I switched to `StringRef` value in the latest revision. Unfortunately, had to 
use `std::string` as the key instead of `StringRef`, since `getFullModuleName` 
constructs the string on heap. That forced me to use `std::map`, too. I'll 
explore using something else entirely as the key.



Comment at: clang/lib/Lex/Preprocessor.cpp:1323
+auto  = SubmoduleIncludeStates[M].NumIncludes;
+for (unsigned UID = 0; UID <= ModNumIncludes.maxUID(); ++UID) {
+  CurSubmoduleIncludeState->NumIncludes[UID] += ModNumIncludes[UID];

dexonsmith wrote:
> jansvoboda11 wrote:
> > dexonsmith wrote:
> > > jansvoboda11 wrote:
> > > > Iterating over all FileEntries is probably not very efficient, as 
> > > > Volodymyr mentioned. Thinking about how to make this more efficient...
> > > My suggestion above to drop FileEntryMap in favour of a simple DenseMap 
> > > would help a bit, just iterating through the files actually included by 
> > > the submodules.
> > > 
> > > Further, I wonder if "num-includes"/file/submodule (`unsigned`) is 
> > > actually useful, vs. "was-included"/file/submodule (`bool`).
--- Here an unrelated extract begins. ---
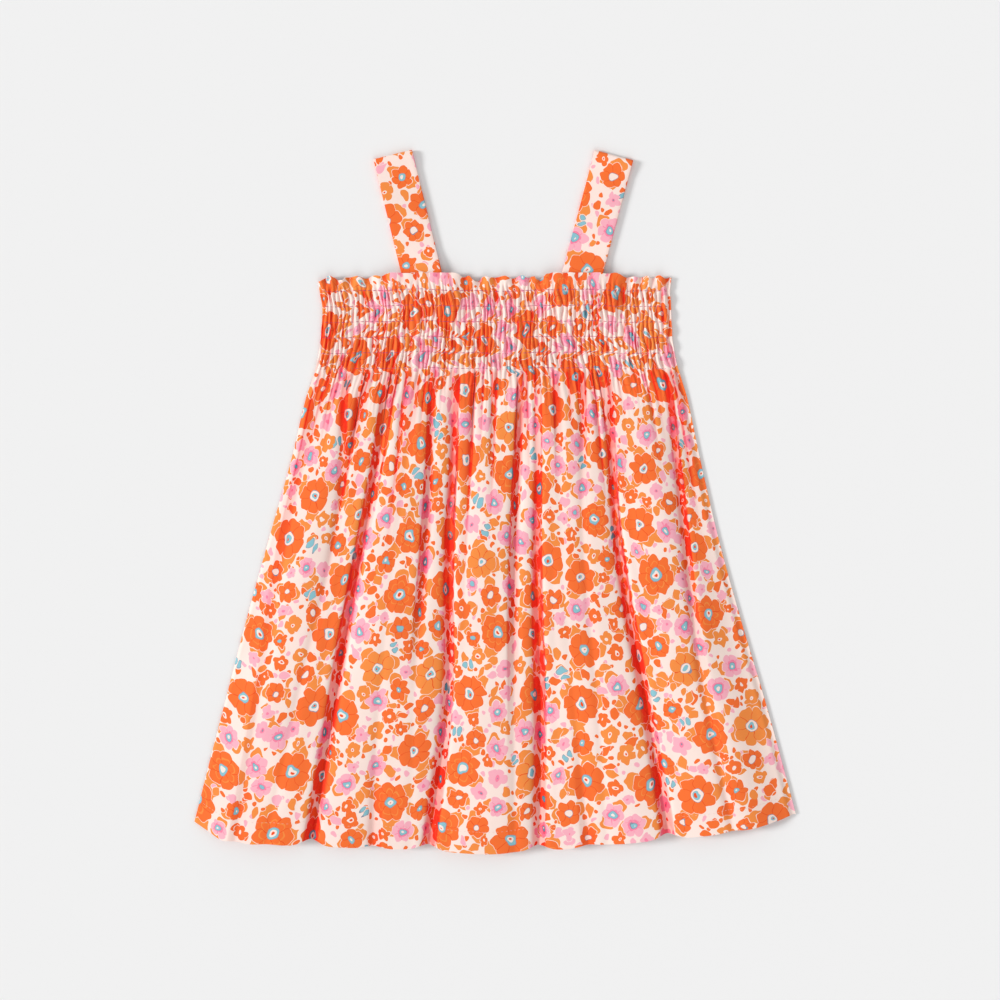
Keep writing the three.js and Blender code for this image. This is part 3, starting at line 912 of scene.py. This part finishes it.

The only 
> > > observer I see is `HeaderSearch::PrintStats()` but maybe I missed 
> > > something?
> > > 
> > > If I'm right and we can switch to `bool`, then NumIncludes becomes a 
> > > `DenseSet IncludedFiles` (or `DenseSet` for UIDs). 
> > > (BTW, I also wondered if you could rotate the map, using File as the 
> > > outer key, and then use bitsets for the sbumodules, but I doubt this is 
> > > better, since most files are only included by a few submodules, right?)
> > > 
> > > Then you can just do a set union here. Also simplifies bitcode 
> > > serialization.
> > > 
> > > (If a `bool`/set is sufficient, then I'd suggest landing that 
> > > first/separately, before adding the per-submodule granularity in this 
> > > patch.)
> > For each file, we need to have three distinct states: not included at all, 
> > included exactly once (`firstTimeLexingFile`), included more than once. 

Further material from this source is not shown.